A work by Kiki Smith tries to show reverence to the victims of the witch-hunters. Her sculpture of a naked witch kneels on an unlit pyre, spreading her arms in triumph: a woman resurrected from this history of misogyny. Typically – at the height of the “witch craze”, which lasted from around 1570 to 1660 – people accused of witchcraft were older women who lived in poverty at the margins of rural communities. Better-off neighbours feared their supposed magical vengeance. Investigators such as England’s infamous Witchfinder General, Matthew Hopkins, believed the witches met at a midnight sabbath and ate babies, exchanged animal familiars or “imps”, and had sex with Satan.
This stereotype was just as unrelated to reality as medieval Europe’s murderous caricature of Jewish people. Yet leafing through this book, you quickly see that even as elderly rural women were being demonised and burned alive, Renaissance artists saw witchcraft in a very different way. They associated it with desire, enchantment and female power.
One spread in the volume features Satisfaction – a 1984 painting by Shimon Okshteyn of a triumphant post-coital “modern siren” as the caption has it – exulting in presumably witchy erotic power. It is juxtaposed with a 15th-century German painting by an unknown artist of a naked woman performing a spell in her room. A man appears at the door, spying on the nude witch. He’s in big trouble, you can’t help feeling. He’s going to get a magical punishment simply for seeing this witch dancing at her private rituals. But warts, ugly nose, a familiar? No, this is one of the most sensual nudes in early Renaissance art.
That stress on the allure and attraction of witches is even more explicit in the work of the great German Renaissance artist Albrecht Dürer. In 1497, Dürer made The Four Witches, an engraving that depicts fleshy nudes dancing in a round. They are delineated with a boldness he learned on a trip across the Alps to Venice. There he encountered not just the city’s sex workers who also worked as artist’s models, but the new classically influenced Italian art with its cult of the human body. But Dürer’s own desires make him anxious. Even as he draws these women naked – as if picturing respectable Nuremberg frauen with their clothes off – he seems to sense they are witches. At the back of the room, an open door reveals the devil, his fanged mouth hanging open as he watches his minions from a cellar that has become a portal of hell.
Even when he does portray an aged witch riding backwards on a goat, an image much more closely connected to the witch-hunt stereotype, Dürer gives her a retinue of Renaissance cupids to complicate things. He is not really interested in persecuting old peasants but in exploring the artistic and moral tensions between his love of the flesh and his fear of sin.
A painting by his pupil Hans Baldung Grien gives two witches an even more gracious youth and beauty. They pose glamorously, more like models than agents of the macabre. Another great German 16th-century artist, Lucas Cranach, was most paradoxical of all. He painted fetishistically gloved or bonily nude women as charismatic beings of sexualised power – while, as a magistrate, he would have been personally involved in executing “witches”. In the sado-masochist fantasy world of his art, he desires everything that in real life he persecuted.
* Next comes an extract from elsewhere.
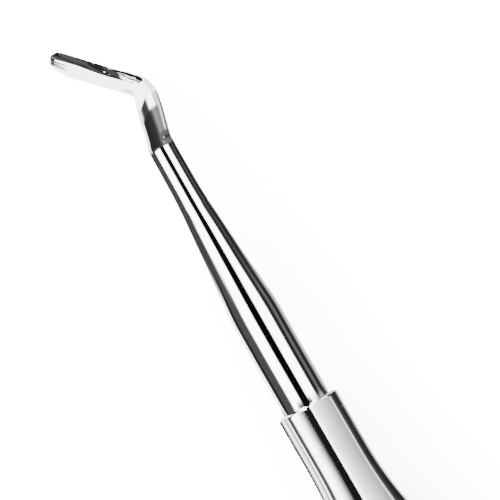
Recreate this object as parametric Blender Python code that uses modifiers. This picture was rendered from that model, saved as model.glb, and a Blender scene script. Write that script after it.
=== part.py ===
"""Dental elevator: a bent gouge on a round steel shank, set in a hollow octagonal handle.

+X runs along the tool towards the tip, +Y is the side the blade points to, +Z is up.
The tool lies on one flat facet of its grip, and the origin is the centre of that facet.
"""

import math

import bmesh
import bpy
from mathutils import Vector

MM = 0.001

# Handle, measured along the tool from the mouth towards the butt.
NECK_LENGTH = 7.5 * MM
NECK_CORNER = 4.08 * MM
GRIP_CORNER = 9.2 * MM
FLARE_HOLLOW_RADIUS = 47.0 * MM
FLARE_ROUND_RADIUS = 40.0 * MM
FLARE_STEPS = 6
SHELL_LENGTH = 88.0 * MM
HANDLE_LENGTH = 100.0 * MM
MOUTH_ROUND = 0.38 * MM
ARRIS_SHARE = 0.14
CROWN = 0.0502
SHELL_WALL = 1.2 * MM

# Round part of the working end: (distance in front of the mouth, radius).
SHANK_RADIUS = 3.175 * MM
CONE_START = (13.4 * MM, SHANK_RADIUS)
CONE_MIDDLE = (20.2 * MM, 2.475 * MM)
CONE_END = (29.5 * MM, 1.79 * MM)
SLIM_END = (36.4 * MM, 1.73 * MM)
NECK_START = (37.6 * MM, 1.56 * MM)
NECK_MIDDLE = (41.0 * MM, 1.6 * MM)
ROOT_RADIUS = 1.31 * MM

# Centre line of the working end, seen from above: (in front of the mouth, towards the blade's side).
LEAN_VERTEX = (7.0 * MM, 0.0)
NECK_VERTEX = (36.52 * MM, -0.29 * MM)
BEND_VERTEX = (43.72 * MM, -2.16 * MM)
LEAN_CURVE = 60.0 * MM
NECK_CURVE = 6.0 * MM
BEND_CURVE = 2.0 * MM
BLADE_ANGLE = math.radians(45.3)

# Blade: distances are from the bend's vertex along the blade.
BLADE_LENGTH = 12.7 * MM
BLADE_HALF_WIDTH = 2.1 * MM
BLADE_HALF_HEIGHT = 1.38 * MM
SADDLE_HEIGHT = 1.19 * MM
MIDDLE_OFFSET = 0.05 * MM
WIDENING = (3.0 * MM, 10.0 * MM)
GOUGE_START = 0.7 * MM
GOUGE_SIDE = math.radians(36)
NEAR_EDGE_FIRST = math.radians(21)
NEAR_EDGE_LAST = math.radians(33)
FAR_EDGE_LAST = math.radians(138)
GOUGE_DEPTH = 0.6 * MM
TIP_START = 11.5 * MM
BACK_RISE_START = 9.9 * MM
EDGE_HEIGHT = 0.2 * MM

# Tang and the pieces that hold it inside the handle, measured behind the mouth.
SHANK_INSET = 4.0 * MM
TANG_RADIUS = 2.2 * MM
TANG_LENGTH = 26.0 * MM
STEP_PLACE = 5.2 * MM
BUSH_START = 16.0 * MM
BUSH_LENGTH = 7.0 * MM
PIN_RADIUS = 0.75 * MM
PIN_PLACE = 19.5 * MM
PIN_LENGTH = 7.0 * MM
GAP = 0.3 * MM
FIT = 0.2 * MM

CORNER_STEPS = 2
FLAT_STEPS = 5
BACK_STEPS = 22
GOUGE_STEPS = 8

OCTAGON = 8
HALF_FACET = math.pi / OCTAGON
WALL_AT_CORNER = SHELL_WALL / math.cos(HALF_FACET)


def crown(corner, share):
    """How far the facets facing +-Y and +-Z stand out in their middle strip."""
    return CROWN * corner * (1 - share / math.cos(HALF_FACET))


def flare_stations():
    """(distance behind the mouth, corner radius) along the two arcs of the flare."""
    both = FLARE_HOLLOW_RADIUS + FLARE_ROUND_RADIUS
    turn = math.acos(1 - (GRIP_CORNER - NECK_CORNER) / both)
    end = NECK_LENGTH + both * math.sin(turn)
    stations = []
    for i in range(FLARE_STEPS + 1):
        angle = turn * i / FLARE_STEPS
        rise = FLARE_HOLLOW_RADIUS * (1 - math.cos(angle))
        stations.append((NECK_LENGTH + FLARE_HOLLOW_RADIUS * math.sin(angle), NECK_CORNER + rise))
    for i in range(1, FLARE_STEPS + 1):
        angle = turn * (1 - i / FLARE_STEPS)
        fall = FLARE_ROUND_RADIUS * (1 - math.cos(angle))
        stations.append((end - FLARE_ROUND_RADIUS * math.sin(angle), GRIP_CORNER - fall))
    return stations


FLARE = flare_stations()
MOUTH_X = (FLARE[-1][0] + SHELL_LENGTH) / 2
AXIS_Z = GRIP_CORNER * math.cos(HALF_FACET) + crown(GRIP_CORNER, ARRIS_SHARE)


def start_clean():
    for old in list(bpy.data.objects):
        bpy.data.objects.remove(old)


def new_collection(name):
    made = bpy.data.collections.new(name)
    bpy.context.scene.collection.children.link(made)
    return made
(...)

If artists could enjoy the witch as much as this – while women accused of witchcraft were being burned for the threat they were thought to pose to Christian society – itis little wonder art became ever more enchanted by the subject once the persecution ceased. By the 18th century, burning witches seemed like cruel superstitious nonsense. Instead, they became fuel for fantasy. Erotic drawings by Rodin and his kinky Belgian contemporary Félicien Rops imagine other uses for broomsticks than flying. In a Rodin sketch from about 1890, a witch faces us with her naked legs apart, rubbing her broom against her body with pleasure. Rops, too, depicts a young witch with a broomstick between her legs while she reads from her spell book wearing only her stockings.
In modern art by women, however, the witch has been reclaimed as a figure of power and freedom. Francesca Woodman poses eerily in a ruinous room in Providence, Rhode Island, almost floating, weaving the air with her arms, as if performing a spell. She seems to be conjuring up the inhabitants of this haunted house. Maybe she’s summoning the victims of New England’s bygone witch-hunts. Betye Saar’s installation Window of Ancient Sirens uses mirrors and fire to invoke her demon sisters. Her art openly embraces African and Caribbean magical traditions to animate objects and re-enchant modern life.
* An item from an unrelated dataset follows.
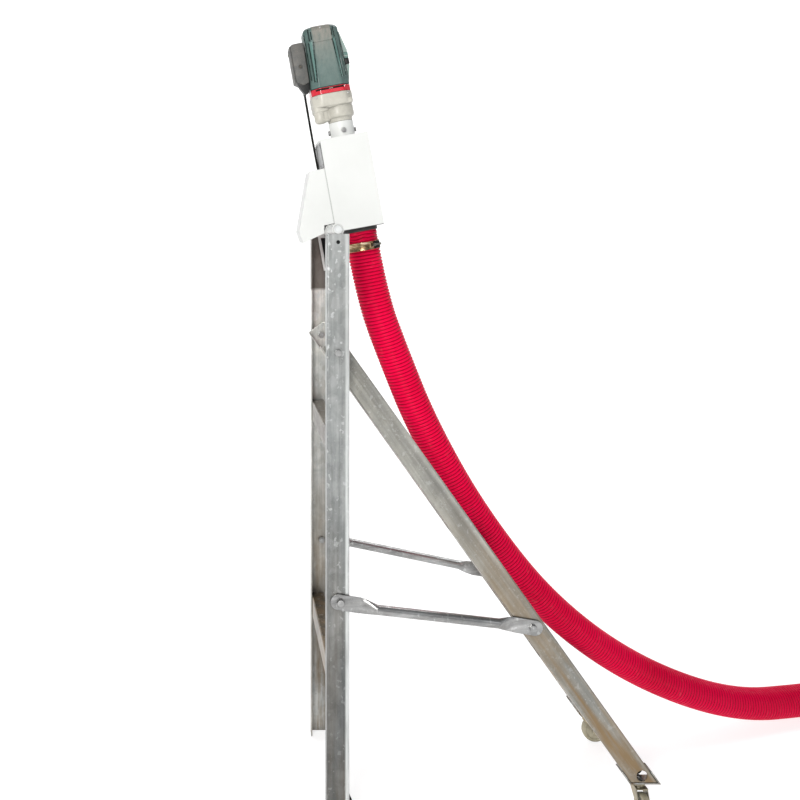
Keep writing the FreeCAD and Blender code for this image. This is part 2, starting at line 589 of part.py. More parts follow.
# fan, armature core and commutator on the armature shaft
blades = [box(36, 2.2, 8, V(mu, 0, 0) + V(0, 0, 411), Rotation(V(0, 0, 1), 360.0 / 9 * k)) for k in range(9)]
for b_ in blades:
    r_ = b_.Placement.Rotation
    b_.Placement = Placement(V(mu, 0, 411) + r_.multVec(V(9, -1.1, 0)), r_)
node(cut(fuse(cyl(46, 2.2, V(mu, 0, 409)), cyl(12, 11, V(mu, 0, 409)), *blades),
         cyl(6.01, 30, V(mu, 0, 400))), "cooling_fan", HEAD)
node(cut(tube(26, 6.01, 52, V(mu, 0, 432)),
         *[box(30, 3, 60, V(mu, 0, 428) + Rotation(V(0, 0, 1), 30 * k).multVec(V(19, -1.5, 0)),
               Rotation(V(0, 0, 1), 30 * k)) for k in range(12)]), "armature_core", HEAD)
node(tube(14, 6.01, 22, V(mu, 0, 496)), "commutator", HEAD)
node(tube(46, 26.7, 54, V(mu, 0, 431)), "stator", HEAD)


def loft_body(sections):
    """PartDesign loft through octagons given as (height, half x, half y, corner)."""
    body = doc.addObject("PartDesign::Body", fresh("body"))
    sks = []
    for z, hx, hy, c in sections:
        sk = body.newObject("Sketcher::SketchObject", fresh("sketch"))
        sk.AttachmentSupport = (origin_plane(body, "XY_Plane"), [""])
        sk.MapMode = "FlatFace"
        sk.AttachmentOffset = Placement(V(0, 0, z), Rotation())
        pts = [V(x, y, 0) for x, y in oct_pts(0, 0, hx, hy, c)]
        sk.addGeometry([Part.LineSegment(pts[i], pts[(i + 1) % 8]) for i in range(8)], False)
        for i in range(8):
            sk.addConstraint(Sketcher.Constraint("Coincident", i, 2, (i + 1) % 8, 1))
        sks.append(sk)
    lo = body.newObject("PartDesign::AdditiveLoft", fresh("loft"))
    lo.Profile = sks[0]
    lo.Sections = sks[1:]
    lo.Ruled = True
    return body


hous = loft_body([(424, 60, 56.5, 24), (600, 53, 51, 20)])
hous.Placement = Placement(V(mu, 0, 0), Rotation())
slots = [box(4, 12, 30, V(u_, y_, 566)) for u_ in (38.5, 115.5) for y_ in (-56, 44)]
ports = [cyl(11.2, 40, V(mu + 30, 0, 507), ALONG_X), cyl(11.2, 40, V(mu - 70, 0, 507), ALONG_X)]
node(cut(hous, cyl(46.5, 180, V(mu, 0, 423)), *(slots + ports)), "motor_housing", HEAD)
cap = loft_body([(600, 53, 51, 20), (613, 49, 47, 20), (621, 41, 39, 18)])
cap.Placement = Placement(V(mu, 0, 0), Rotation())
seat = cut(cap, cyl(44, 14, V(mu, 0, 599)))
node(fuse(seat, cut(cyl(17, 16, V(mu, 0, 602)), cyl(13, 8, V(mu, 0, 594)),
                    cyl(13, 6, V(mu, 0, 600)))), "motor_end_cap", HEAD)

# brushes ride on the commutator from both sides
bh_, bs_ = [], []
for s in (-1, 1):
    d0, d1 = (mu + 17, mu + 61) if s > 0 else (mu - 61, mu - 17)
    tube_ = cut(cyl(11, d1 - d0, V(d0, 0, 507), ALONG_X), box(80, 6.3, 12.3, V(d0 - 5, -3.15, 500.85)))
    bh_.append(tube_)
    xb = mu + 14.1 if s > 0 else mu - 14.1 - 26
    bs_.append(box(26, 6, 12, V(xb, -3, 501)))
node(group(*(bh_ + bs_)), "brush_gear", HEAD)
node(fuse(cone(20, 17, 9, V(mu + 61.1, 0, 507), ALONG_X), cyl(14, 3, V(mu + 70, 0, 507), ALONG_X)),
     "brush_cap", HEAD)

# terminal box with the switch, on the side away from the hose
tb_out = [(-20, 566), (-14, 571), (12, 572), (21.3, 570), (19.2, 450), (1, 443), (-20, 456)]
tb_in = [(-16, 564), (-12, 567), (12, 568), (30, 566), (30, 455), (1, 447.4), (-16, 458)]
node(cut(prism(tb_out, 74, V(0, 32, 0)), prism(tb_in, 68, V(0, 29, 0)),
         cyl(6.2, 20, V(3.2, 6, 436)), box(20.2, 8, 31.2, V(-8.1, 26, 494.4))), "terminal_box", HEAD)
node(prism([(-23, 565), (-20, 566), (-20, 456), (-23, 458)], 70, V(0, 30, 0)), "terminal_box_lid", HEAD)
screws = [bolt(1.9, 4, 3.9, 2, V(0.2, -42.0, 500), UP_Y),
          bolt(1.9, 6, 3.9, 2, V(-23, -24, 472), ALONG_X), bolt(1.9, 6, 3.9, 2, V(-23, 18, 550), ALONG_X)]
node(group(*screws), "terminal_screws", HEAD)
rk = fuse(box(15.2, 5.5, 29, V(-5.6, 29.5, 495.5)), prism([(-5.6, 496), (9.6, 496), (9.6, 524), (-5.6, 524)], 2,
                                                         V(0, 36.5, 0)))
node(rk, "rocker_switch", HEAD)

# cable gland under the terminal box
node(cut(fuse(cyl(6, 8, V(3.2, 6, 439)), cyl(8.5, 4, V(3.2, 6, 438.9)),
              cone(3.9, 6.0, 22, V(3.2, 6, 417))), cyl(3.5, 50, V(3.2, 6, 410))), "cable_gland", HEAD)


# ------------------------------------------------------- hose and its spiral
def head_point(u, y, v):
    t = math.radians(D("tilt"))
    return V(u * math.cos(t) - v * math.sin(t), y, D("cross_z") + u * math.sin(t) + v * math.cos(t))


HOSE = [head_point(ax, 0, -10), head_point(ax, 0, -220), V(201, 12, 1293), V(299, 31, 1058),
        V(468, 66, 767), V(711, 122, 463), V(1027, 198, 222), V(1390, 266, 70), V(1700, 345, 50.8),
        V(1955, 404, 50.6), V(2180, 424, 51.6), V(2360, 455, 51.9)]


def rounded_path(points, label):
    """Straight runs joined by tangent arcs, each as large as its runs allow."""
    edges, radii, here = [], [], points[0]
    for i in range(1, len(points) - 1):
        a, p, b = points[i - 1], points[i], points[i + 1]
        d0, d1 = (p - a).normalize(), (b - p).normalize()
        turn = math.acos(max(-1.0, min(1.0, d0.dot(d1))))
        run = min((p - a).Length, (b - p).Length)
        cutback = 0.45 * run
        radii.append((round(cutback / math.tan(turn / 2), 1), round(math.degrees(turn), 1)))
        q0, q1 = p - d0 * cutback, p + d1 * cutback
        bis = (d1 - d0).normalize()
        rad = cutback / math.tan(turn / 2)
        centre = p + bis * (rad / math.cos(turn / 2))
        mid = centre - bis * rad
        edges.append(Part.LineSegment(here, q0).toShape())
        edges.append(Part.Arc(q0, mid, q1).toShape())
        here = q1
    edges.append(Part.LineSegment(here, points[-1]).toShape())
    print(label, "radii and turns", radii)
    return Part.Wire(edges)


def sweep_tube(points, rad, bore, label):
    path = rounded_path(points, label)
    d = (points[1] - points[0]).normalize()
    solids = []
    for r in (rad, bore):
        if r:
            prof = Part.Wire([Part.Circle(points[0], d, r).toShape()])
            solids.append(path.makePipeShell([prof], True, True))
    shape = solids[0].cut(solids[1]) if bore else solids[0]
    want = math.pi * (rad ** 2 - (bore or 0) ** 2) * path.Length
    print(label, "length", round(path.Length, 1), "volume ratio", round(shape.Volume / want, 5))
    return shape


hose = doc.addObject("Part::Feature", "hose_solid")
hose.Shape = sweep_tube(HOSE, D("hose_rad"), D("hose_bore"), "suction_hose")
node(hose, "suction_hose")

# the spiral turns in the hose; its envelope follows the same line
def trim_route(points, start, end):
    pts = list(points)
    d = (pts[1] - pts[0]).normalize()
    pts[0] = pts[0] + d * start
    d = (pts[-1] - pts[-2]).normalize()
    pts[-1] = pts[-1] - d * end
    return pts


flex = doc.addObject("Part::Feature", "flex_solid")
flex.Shape = sweep_tube(trim_route(HOSE, 6, 2), D("flex_rad"), D("flex_rad") - D("flex_wall"), "flexible_auger")
node(flex, "flexible_auger")

# intake end, along the last run
fwd = (HOSE[-1] - HOSE[-2]).normalize()
up = V(0, 0, 1)
side = fwd.cross(up).normalize()
upp = side.cross(fwd).normalize()
INTAKE = Placement(ORIGIN + HOSE[-1], Rotation(upp, side, fwd, "XYZ"))
print("intake origin", HOSE[-1], "axis", fwd, "x", upp, "y", side)
node(cut(fuse(cyl("dims.spigot_rad", 70, V(0, 0, -70)), cyl(49, 5, V(0, 0, 0.1))),
         cyl("dims.spigot_bore", 90, V(0, 0, -75))), "intake_collar", INTAKE)
ring2, screw2 = band(-42, V(), 0)
node(group(ring2, screw2), "intake_clamp", INTAKE)
bars = [cyl(4, 142, V(44.5 * math.cos(math.radians(45 + 90 * k)), 44.5 * math.sin(math.radians(45 + 90 * k)), 5.1))
        for k in range(4)]
spider = [box(86, 8, 6, V(-43, -4, 141.1), FLAT), box(8, 86, 6, V(-4, -43, 141.1), FLAT)]
cage = cut(fuse(tube(48.6, 40.4, 6, V(0, 0, 141.1)), tube(48.6, "dims.spigot_bore", 4, V(0, 0, 5.1)),
                cyl(14, 6, V(0, 0, 141.1)), *(bars + spider)), cyl(8.06, 30, V(0, 0, 130)))
node(cage, "intake_cage", INTAKE)
tip_h = helix(33, 60, 120, 3.5, V(0, 0, 10))
tip = doc.addObject("Part::Feature", "tip_solid")
tip.Shape = Part.makeCylinder(8, 150, V(0, 0, 4)).multiFuse(
    [tip_h] + [Part.makeCylinder(3.4, 33, V(0, 0, 10 + 60 * n), V(math.cos(2 * math.pi * n), math.sin(2 * math.pi * n), 0))
               for n in (0.2, 1.0, 1.8)])
node(tip, "intake_tip_auger", INTAKE)

# --------------------------------------------------------------- power cable
gl = head_point(3.2, 6, 416.2)
CABLE = [gl, V(-26.3, 81, 1866), V(25, 89, 1668), V(30, 86, 1563), V(33, 80, 1462), V(31, 73, 1360),
         V(36, 68, 1258), V(33, 63, 1157), V(37, 56, 1056), V(34, 52, 954), V(39, 45, 853), V(36, 41, 751),
         V(41, 34, 650), V(38, 29, 548), V(43, 22, 447), V(40, 16, 346), V(44, 8, 245), V(42, 1, 150),
         V(43, -12, 72), V(45, -42, 22), V(48, -92, 3.6), V(58, -146, 3.7), V(78, -186, 3.6), V(110, -205, 3.6),
         V(140, -211, 3.6)]
cable = doc.addObject("Part::Feature", "cable_solid")
cable.Shape = sweep_tube(CABLE, D("cable_rad"), 0, "power_cable")
node(cable, "power_cable")

# put-away turns: one ring of the turns' outer shape, lying on the floor
cm, chf = D("coil_mid"), D("coil_half")
end = CABLE[-1]
tang = (CABLE[-1] - CABLE[-2]).normalize()
left = V(tang.y, -tang.x, 0)                       # towards -Y
COIL_C = V(end.x, end.y, 0) + left * cm + V(tang.x, tang.y, 0) * 3.6
coil = tube("dims.coil_mid + dims.coil_half", "dims.coil_mid - dims.coil_half", "2 * dims.coil_half",
            V(COIL_C.x, COIL_C.y, 0.1))
node(coil, "power_cable_coil")
print("coil centre", COIL_C)

plug_f = Placement(ORIGIN + V(COIL_C.x + 82, COIL_C.y - 10, 0.1), Rotation(V(0, 0, 1), -62))
pbody = prism([(-22, 0), (20, 0), (22, 3), (22, 19), (20, 22), (-6, 22), (-22, 16)], 24, V(0, 12, 0))
tail = cone(3.9, 7.5, 22, V(-44, 0, 9.5), ALONG_X)
pins = [box(18, 1.6, 6.4, V(22, y_ - 0.8, 8.0)) for y_ in (-6.35, 6.35)]
node(fuse(pbody, tail, *pins), "power_plug", plug_f)

# ------------------------------------------------------------ check and write
doc.recompute()
bad = []
for obj in doc.Objects:
    if "Invalid" in obj.State or "Error" in obj.State:
        bad.append((obj.Name, obj.Label, obj.State))
lo, hi = V(1e9, 1e9, 1e9), V(-1e9, -1e9, -1e9)
CORD = {"suction_hose", "flexible_auger", "intake_collar", "intake_clamp", "intake_cage", "intake_tip_auger",
        "power_cable", "power_cable_coil", "power_plug", "cable_gland"}
for label, obj in nodes:
    shape = obj.Shape
    if shape.isNull() or not shape.isValid() or not shape.Solids:
        bad.append((label, "null or not valid"))
        continue
    if label not in CORD:
        b = shape.BoundBox
        lo = V(min(lo.x, b.XMin), min(lo.y, b.YMin), min(lo.z, b.ZMin))
        hi = V(max(hi.x, b.XMax), max(hi.y, b.YMax), max(hi.z, b.ZMax))
if bad:
    raise RuntimeError("failed objects: %r" % bad)
labels = [label for label, obj in nodes]
if len(set(labels)) != len(labels):
    raise RuntimeError("a label is used twice")
print("nodes", len(nodes), "box", lo, hi, "middle x", (lo.x + hi.x) / 2, "middle y", (lo.y + hi.y) / 2)

os.makedirs("parts", exist_ok=True)
for label, obj in nodes:
    obj.Shape.exportStep("parts/%s.step" % label)
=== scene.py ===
import math

import bmesh
import bpy
from mathutils import Matrix, Vector, noise


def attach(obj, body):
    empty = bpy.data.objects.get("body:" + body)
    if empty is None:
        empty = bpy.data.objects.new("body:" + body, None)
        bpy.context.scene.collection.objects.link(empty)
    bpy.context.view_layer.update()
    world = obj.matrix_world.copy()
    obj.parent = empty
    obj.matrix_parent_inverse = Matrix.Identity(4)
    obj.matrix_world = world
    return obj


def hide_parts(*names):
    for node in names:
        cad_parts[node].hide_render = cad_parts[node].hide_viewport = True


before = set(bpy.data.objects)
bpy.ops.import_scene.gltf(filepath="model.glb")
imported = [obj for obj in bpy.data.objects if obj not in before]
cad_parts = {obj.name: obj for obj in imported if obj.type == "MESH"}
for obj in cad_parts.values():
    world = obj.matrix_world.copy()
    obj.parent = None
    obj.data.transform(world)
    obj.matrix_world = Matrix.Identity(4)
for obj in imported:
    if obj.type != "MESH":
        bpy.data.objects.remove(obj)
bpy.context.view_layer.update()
scene = bpy.context.scene
col = scene.collection

SH = 0.4062
TILT = math.radians(10.2)
HEAD = Matrix.Translation((-SH, 0, 1.6735)) @ Matrix.Rotation(-TILT, 4, "Y") @ Matrix.Scale(0.001, 4)
MM = Matrix.Translation((-SH, 0, 0)) @ Matrix.Scale(0.001, 4)


def head(u, y, v):
    return HEAD @ Vector((u, y, v))


def stand(x, y, z):
    return MM @ Vector((x, y, z))


# ------------------------------------------------------------------- camera
cam_data = bpy.data.cameras.new("camera")
cam = bpy.data.objects.new("camera", cam_data)
col.objects.link(cam)
cam.location = (-0.7070, -2.6815, 1.655)
cam.rotation_euler = (math.radians(90), 0, 0)
cam_data.sensor_width = 36
cam_data.lens = 874.8 / 800 * 36
cam_data.shift_x = 0.2125
cam_data.shift_y = -0.205
cam_data.clip_start = 0.05
cam_data.clip_end = 60
scene.camera = cam
scene.render.resolution_x = 800
scene.render.resolution_y = 800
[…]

Even the stereotype of the evil black-clad old witch is transformed by feminist art. Members of the Women’s International Terrorist Conspiracy from Hell (WITCH) – originally founded by anti-war protesters in 1968 and recreated in 2016 – hide their identities under their pointy hats in a photograph by Lauren Lancaster.
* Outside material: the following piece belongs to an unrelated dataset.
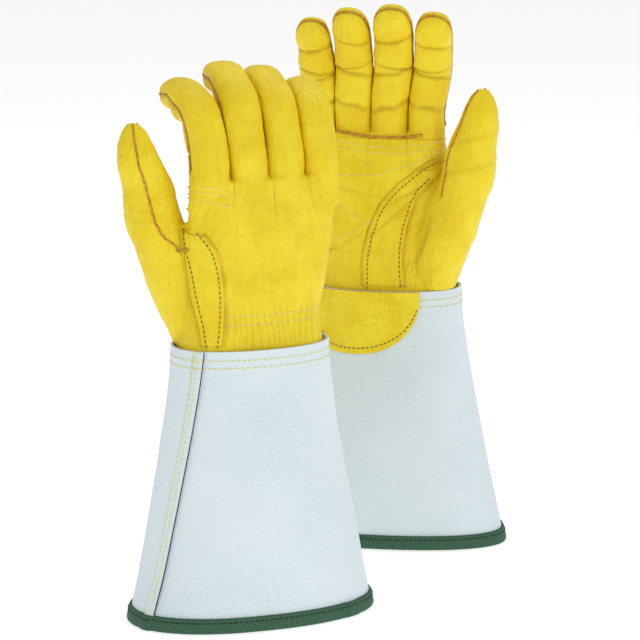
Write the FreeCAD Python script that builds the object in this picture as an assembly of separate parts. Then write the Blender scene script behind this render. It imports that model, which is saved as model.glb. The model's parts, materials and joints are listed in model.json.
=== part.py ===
import FreeCAD
import Part

import math
import os

# A pair of long-cuff leather lineman's gloves, standing upright on their open hems.
# Units are millimetres. Every glove is modelled in its own glove frame and then placed in the row frame:
#   +X towards the thumb side, +Y out of the back of the hand, +Z up from the hem to the fingertips.
# Both gloves are right-hand gloves: the far one shows its palm to -Y, the near one shows its back to -Y.

Vec = FreeCAD.Vector

# --- leather and tape ---------------------------------------------------------------------------
HAND_LEATHER = 1.8
CUFF_LEATHER = 2.0
PATCH_LEATHER = 1.3
BINDING_TAPE = 1.1
THREAD = 0.8
SKIN_GAP = 0.05
THREAD_GAP = 0.12
THUMB_CLEARANCE = 0.8

# --- heights above the hem ----------------------------------------------------------------------
CUFF_TOP_Z = 190.0
WRIST_Z = 191.5
KNUCKLE_Z = 313.0
KNUCKLE_Y = 2.0
HAND_TOP_Z = KNUCKLE_Z - 1.0
THUMB_HINGE_Z = 262.0

# --- gauntlet cuff: half width and half depth at the top, flaring to the hem ----------------------
CUFF_TOP_HALF = (54.0, 32.0)
CUFF_FLARE_POWER = 1.3
CUFF_CENTRE_X = -4.0
CUFF_LEVELS = (0.0, 0.2, 0.45, 0.7, 0.88, 1.0)
CUFF_ROUNDNESS = 2.2
HEM_RAISED_BY = 1.6
BINDING_HEIGHT = 9.0
BINDING_STITCH_Z = 6.4
CUFF_STITCH_ZS = (180.5, 185.5)
PULSE_PATCH_CENTRE_X = -18.0
PULSE_PATCH_HALF_WIDTH = 47.0
PULSE_PATCH_DROP = 47.0

# --- hand tube: height, centre x, centre y, half width, half depth --------------------------------
HAND_SECTIONS = (
    (180.0, -4.0, 0.0, 47.0, 26.5),
    (205.0, -5.0, 0.0, 46.5, 25.5),
    (235.0, -8.0, 1.0, 48.5, 24.5),
    (270.0, -11.0, 1.5, 51.0, 21.5),
    (300.0, -13.5, 2.0, 52.5, 16.5),
    (320.0, -14.5, 2.0, 53.0, 14.0),
)
HAND_ROUNDNESS = 2.5
WRIST_RELIEF_DEG = 24.0
SHIRRING_ZS = (206.5, 212.5)
ELASTIC_BAND = (204.0, 215.0)
STRAP_WIDTH = 13.0
PALM_PATCH_Z = (216.0, 305.0)
PALM_PATCH_X = (-56.0, 40.0)

# --- thumb tube: height, centre x, centre y, half width, half depth --------------------------------
THUMB_SECTIONS = (
    (184.0, 27.0, -7.0, 18.0, 15.0),
    (205.0, 33.0, -10.0, 20.5, 17.5),
    (230.0, 41.5, -13.5, 22.0, 18.0),
    (258.0, 51.0, -17.0, 20.5, 16.5),
    (288.0, 60.5, -20.5, 18.5, 14.5),
    (310.0, 65.5, -23.0, 15.5, 12.0),
    (326.0, 68.0, -25.0, 11.0, 8.5),
    (334.0, 69.0, -26.0, 6.5, 5.0),
    (338.0, 69.5, -26.5, 3.0, 2.5),
)
THUMB_ROUNDNESS = 2.2
THUMB_TWIST_DEG = -22.0
THUMB_RELIEF_DEG = 17.0
THUMB_SEAM_TOWARDS_INDEX = 4.0
THUMB_SEAM_FACING_DEG = 150.0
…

But the fun of Witchcraft is its enthusiastic embrace of every side of its subject, from the sublime to the silly. You don’t have to buy a stuffed goat, set up an altar in your garage and invite the neighbours to a swinging sabbath to agree that witches get a rough ride three centuries after the European witch-hunt ended. At Halloween, most of the monsters we delight in have no connection to reality. Vampires, ghosts and Frankenstein’s monster are creatures of the imagination. But tens of thousands of real human beings were put to death in the name of the witch stereotype that is touted around for fun at this time of year. And that could well be the most horrifying thing about Halloween.